COLORADO SPRINGS, Colo. -- 2021 will be remembered for a lot of things, most of them negative, but for beekeepers it will be remembered as one of the most productive they can remember.
It comes as the beekeeping industry itself goes through a pretty dramatic transition as well.
Bees have been called "the most important species on the planet" because the majority of all plants need them to reproduce, including the crops that end up on supermarket shelves.
It was just a few years ago that a phenomenon called Colony Collapse Disorder wiped out much of the bee population.
However, at an apiary outside Monument, the bees are thriving, and other colonies have also rebounded across the country.
Leonard and Dolly Rickerman maintain the apiary and also operate Rocky Mountain Bee Supply just west of downtown Colorado Springs.
They invited KRDO to experience beekeeping firsthand.
Each hive in the apiary has its own colony, and the bees in each colony take nectar from surrounding plants and store honey in the rows of frames.
Back at the store, a wax layer is later removed from the frames, which are then placed inside an extractor, which spins the frames and forces the honey out.
From there, it’s emptied into a bucket before being put in jars and sold.
Leonard says a near perfect patter of rain and sun has made the 2021 harvest one of the best in their 16 years.
“It's just been a bumper crop year,” he says, “and talking to fellow beekeepers, that's been across the board along the front range."

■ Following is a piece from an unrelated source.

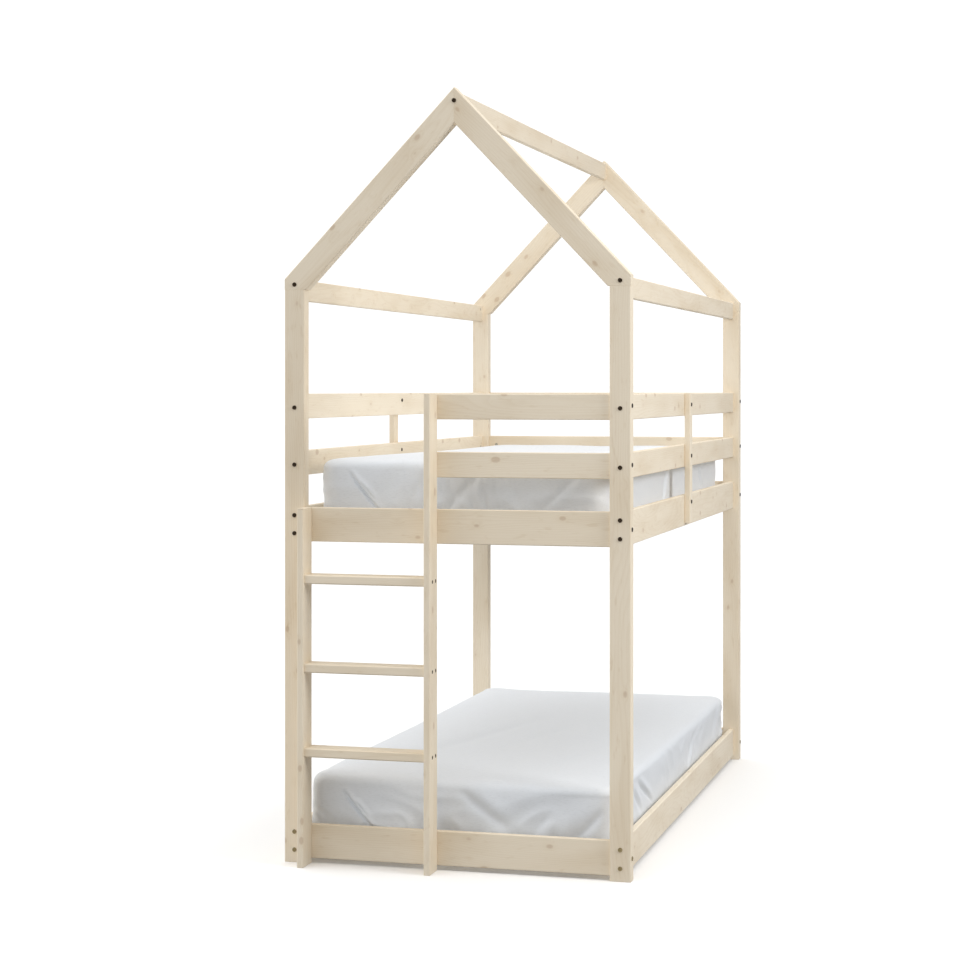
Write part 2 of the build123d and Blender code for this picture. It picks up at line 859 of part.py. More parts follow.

It was back in the spring that most of those keepers picked up their bees from the Rickerman's.
Each colony arrived in a small boxe on a truck from California.
More people than ever before are starting their own colonies at home.
Some do it as a hobby, some do it because they want to start growing more of their own food, and some do it because they feel obligated after reading so many headlines about the declining bee populations.
“It's just an excellent experience,” says Rich file, who drove all the way from Albuquerque to pick up his newest colony.
He had one last year, and now has five.
“Anything we can do to assist them (bees) I think is a fun hobby, and it's just great to watch it and enjoy it.”
File is one of nearly 2,000 people who bought a box of bees from the Rickermans this year.
In fact, Leonard says backyard keepers now account for 80 percent of the bee population nationwide.
Previously, it was 80 percent commercial.
He believes that while beekeeping can offer a sweet reward in the end, it's the experience that keeps them coming back.
“A lot of people really gain a lot from working bees because when you walk away,” he explains, “you feel completely relaxed after being out with them."
Pre-orders for 2022 bee colonies start right after Thanksgiving, and he hopes the momentum continues.
Rocky Mountain Bee Supply also works with a group called Hives for Heroes, which connects veterans to beekeeping as a way to support their mental health.
Leonard himself spent 20 years with the Army Special Forces.